Wearing face masks has been recognised as one of the most effective ways to prevent the spread of COVID-19, even in its coming endemic phase. Apart from the conventional function of masks, the potential for smart masks to monitor human physiological signals is being increasingly explored. A research team led by the City University of Hong Kong (CityU) recently invented a smart mask, integrating an ultrathin nanocomposite sponge structure-based soundwave sensor, which is capable of detecting respiratory sounds of breathing, coughing and speaking.

Using machine-learning algorithms and a high sensitivity soundwave sensor operable across a wide bandwidth, the smart mask has opened new avenues for its application in the identification of respiratory diseases, as well as a voice interaction tool. This ultra-lightweight wearable technology also has the potential to improve personal and public health by enabling prolonged and systematic respiratory health monitoring in daily life.

A research team led by Professor Li Wenjung, Chair Professor in the Department of Mechanical Engineering (MNE), Professor Wang Jianping, Professor in the Department of Computer Science (CS), and Dr Yu Xinge, Associate Professor in the Department of Biomedical Engineering (BME) at CityU, recently developed this smart mask, which can detect and distinguish multiple respiratory actions. Professor Shen Jiangang’s team from the School of Chinese Medicine of The University of Hong Kong also made an important contribution to the project. The findings were published in Advanced Science under the title “Wide-bandwidth nanocomposite-sensor integrated smart mask for tracking multiphase respiratory activities.”
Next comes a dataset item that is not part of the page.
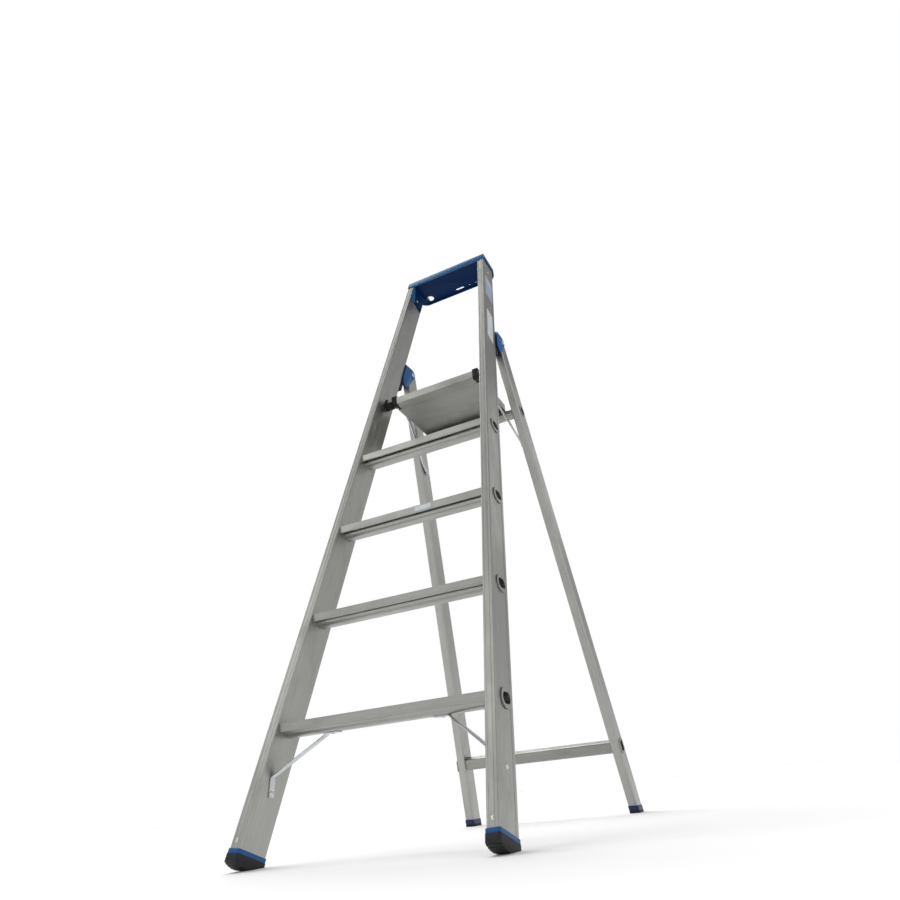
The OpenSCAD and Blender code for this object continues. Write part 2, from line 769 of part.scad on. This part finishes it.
// Height of the deck's pivot seen in the stile's frame
pivot_s = stile_z(pivot[1], pivot_back());
function pivot_back() = (pivot[0] - lean * pivot[1]) * cos(theta);
module bracket_rivet_at(dy) { translate([-stile_w, pivot_back() + dy, pivot_s + 20]) children(); }

module platform_bracket(side) {
  color("black") difference() {
    intersection() {
      union() {
        placed() on_side(side) translate([notch_x + 17.5, pivot[0], pivot[1]]) rotate([0, 90, 0])
          cylinder(r = 13, h = 40);
        on_stile(side) translate([-stile_w - 4, pivot_back() - 13, pivot_s - 4]) cube([5, 26, 30]);
      }
      placed() between(inner_cut - gap);
    }
    placed() translate([0, pivot[0], pivot[1]]) rotate([0, 90, 0]) cylinder(r = pivot_r + run, h = big, center = true);
    on_stile(side) for (y = [-7, 7]) bracket_rivet_at(y) rotate([0, 90, 0])
      cylinder(r = 2 + gap, h = 20, center = true);
  }
}

module bracket_rivets() {
  color("lightgrey") for (side = [-1, 1]) on_stile(side) for (y = [-7, 7])
    bracket_rivet_at(y) translate([-4 - gap, 0, 0]) mirror([1, 0, 0]) rivet(3.6, 2, 7, 1.2);
}

module platform_pins() {
  low = notch_x + 2;
  high = half_w(pivot[1]) + inner_cut - 2.5;
  color("silver") for (side = [-1, 1]) placed() on_side(side) translate([low, pivot[0], pivot[1]])
    rotate([0, 90, 0]) cylinder(r = pivot_r, h = high - low);
}

// ---- Struts ----
// Frame of a strut: origin at its top pivot, -z towards the anchor, x across the ladder
module on_strut(side) {
  placed() on_side(side) translate([0, strut_top[0], strut_top[1]]) rotate([strut_tilt, 0, 0]) children();
}

module strut_side() {
  a = strut_top_x;
  b = strut_low_x;
  t = strut_t;
  polygon([[a, 9], [a, -16], [b, -strut_len + 18], [b, -strut_len - 9], [b + t, -strut_len - 9],
    [b + t, -strut_len + 18], [a + t, -16], [a + t, 9]]);
}

module strut(side) {
  color("slategray") on_strut(side) difference() {
    intersection() {
      rotate([90, 0, 0]) linear_extrude(strut_w, center = true) strut_side();
      rotate([0, 90, 0]) linear_extrude(big) union() {
        circle(d = strut_w);
        translate([0, -strut_w / 2]) square([strut_len, strut_w]);
        translate([strut_len, 0]) circle(d = strut_w);
      }
    }
    rotate([0, 90, 0]) cylinder(r = 3.5 + run, h = big);
    translate([0, 0, -strut_len]) rotate([0, 90, 0]) cylinder(r = 4 + gap, h = big);
    // pressed channel along the middle
    rotate([90, 0, 0]) linear_extrude(6, center = true)
      polygon([[strut_top_x - 1, -22], [strut_top_x + 1.2, -22], [strut_low_x + 1.2, -strut_len + 22],
        [strut_low_x - 1, -strut_len + 22]]);
  }
}

module strut_top_pins() {
  color("lightgrey") for (side = [-1, 1]) placed() on_side(side)
    translate([strut_top_x + strut_t + 0.6, strut_top[0], strut_top[1]]) rivet(6, 3.5, strut_t + 3.4, 2);
}

// Bolt that stays with the strut and stops short of the rear leg
module strut_bolt(side) {
  color("lightgrey") on_strut(side) translate([strut_low_x - gap, 0, -strut_len]) {
    mirror([1, 0, 0]) rivet(6.5, 4, strut_t + 2, 3);
    translate([strut_t + 2 * gap, 0, 0]) rotate([0, 90, 0]) cylinder(r = 6, h = 1.6);
  }
}

// ---- Labels ----
// Blank film on the outer face of the right stile; from and to are distances below its top
module stile_label(from, to, front, rear) {
  on_stile(1) translate([-0.5, front, stile_z(total_h) - to]) cube([0.4, rear - front, to - from]);
}
module stile_label_upper() { color("lightblue") stile_label(130, 255, 16, 68); }
module stile_label_lower() { color("whitesmoke") stile_label(352, 512, 20, 62); }

module tread_label() {
  color("white") placed() translate([20, lean * tread_h(2) + tread_set - 0.5, tread_h(2) - 15]) cube([46, 0.4, 12]);
}

stile(-1);  // stile_left
stile(1);  // stile_right
tread(0);  // tread_1
tread(1);  // tread_2
tread(2);  // tread_3
tread(3);  // tread_4
tool_tray();
tray_rivets();
foot_collar(-1);  // foot_collar_left
foot_collar(1);  // foot_collar_right
foot_sole(-1);  // foot_sole_left
foot_sole(1);  // foot_sole_right
foot_rivets();
brace(-1);  // brace_left
brace(1);  // brace_right
brace_lower_rivets();
brace_upper_rivets();
hinge_pad(-1);  // hinge_pad_left
hinge_pad(1);  // hinge_pad_right
hinge_housing(-1);  // hinge_housing_left
hinge_housing(1);  // hinge_housing_right
hinge_rivets();
hinge_pin(-1);  // hinge_pin_left
hinge_pin(1);  // hinge_pin_right
platform_bracket(-1);  // platform_bracket_left
platform_bracket(1);  // platform_bracket_right
bracket_rivets();
stile_label_upper();
stile_label_lower();
tread_label();
rear_leg(-1);  // rear_leg_left
rear_leg(1);  // rear_leg_right
leg_plug(-1);  // leg_plug_left
leg_plug(1);  // leg_plug_right
rear_cross_tube();
rear_crossbar();
rear_foot(-1);  // rear_foot_left
rear_foot(1);  // rear_foot_right
rear_sole(-1);  // rear_sole_left
rear_sole(1);  // rear_sole_right
strut_anchor_rivets();
platform_deck();
deck_end(-1);  // deck_end_left
deck_end(1);  // deck_end_right
platform_cap(-1);  // platform_cap_left
platform_cap(1);  // platform_cap_right
platform_pins();
strut_top_pins();
deck_end_rivets();
strut(-1);  // strut_left
strut(1);  // strut_right
strut_bolt(-1);  // strut_bolt_left
strut_bolt(1);  // strut_bolt_right
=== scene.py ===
import math

import bmesh
import bpy
from mathutils import Euler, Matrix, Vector


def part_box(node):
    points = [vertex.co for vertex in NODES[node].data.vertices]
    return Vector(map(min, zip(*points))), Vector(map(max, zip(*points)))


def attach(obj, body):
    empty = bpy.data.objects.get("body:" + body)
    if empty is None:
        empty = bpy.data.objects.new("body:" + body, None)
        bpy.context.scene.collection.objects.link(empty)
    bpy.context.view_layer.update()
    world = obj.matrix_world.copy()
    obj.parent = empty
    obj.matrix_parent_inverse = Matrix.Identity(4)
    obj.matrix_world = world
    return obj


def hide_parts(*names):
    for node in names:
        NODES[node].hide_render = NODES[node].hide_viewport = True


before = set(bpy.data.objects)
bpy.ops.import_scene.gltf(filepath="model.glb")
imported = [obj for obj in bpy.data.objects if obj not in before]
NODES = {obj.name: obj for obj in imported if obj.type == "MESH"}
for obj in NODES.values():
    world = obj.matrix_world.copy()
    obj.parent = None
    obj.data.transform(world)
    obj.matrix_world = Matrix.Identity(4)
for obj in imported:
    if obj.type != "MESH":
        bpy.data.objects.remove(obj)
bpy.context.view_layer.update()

MM = 0.001

# ---------------------------------------------------------------- directions
# The ladder's own slants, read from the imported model, so that drawn lines run along each extrusion.


def slant(node):
    """Rotation that turns Z to the long axis of a leaning node."""
    low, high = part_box(node)
    reach = high - low
    mesh = NODES[node].data
    top = [v.co for v in mesh.vertices if v.co.z > high.z - 0.02 * reach.z]
    foot = [v.co for v in mesh.vertices if v.co.z < low.z + 0.02 * reach.z]
    middle = [sum(points, Vector()) / len(points) for points in (foot, top)]
    return (middle[1] - middle[0]).to_track_quat("Z", "Y").to_euler()


ACROSS = Euler((0, math.pi / 2, 0))          # long axis along X
UPRIGHT = Euler((0, 0, 0))

# ---------------------------------------------------------------- material tools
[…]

Importance of wearing masks even if COVID-19 becomes endemic

“Many countries now believe that COVID-19 will soon become endemic,” said Professor Li. “However, we must set aside optimism and be realistic about the likely levels of illness, disability and death associated with this disease in the coming years. It is important to remember that endemicity does not correspond to harmlessness.” He used malaria as an example to illustrate that even though it is currently considered endemic in 87 countries, in 2020, it infected an estimated 241 million people and caused 627,000 deaths, according to the World Health Organization. Thus, he suggested that people should continue to be cautious about COVID-19 and use available and proven measures, including masks, to control the spread of the virus.

“This smart mask utilises our self-developed, high-sensitivity, wide-bandwidth flexible sensor that can detect and record daily human respiratory activity, such as breathing, coughing and speaking for cloud data storage,” explained Professor Li.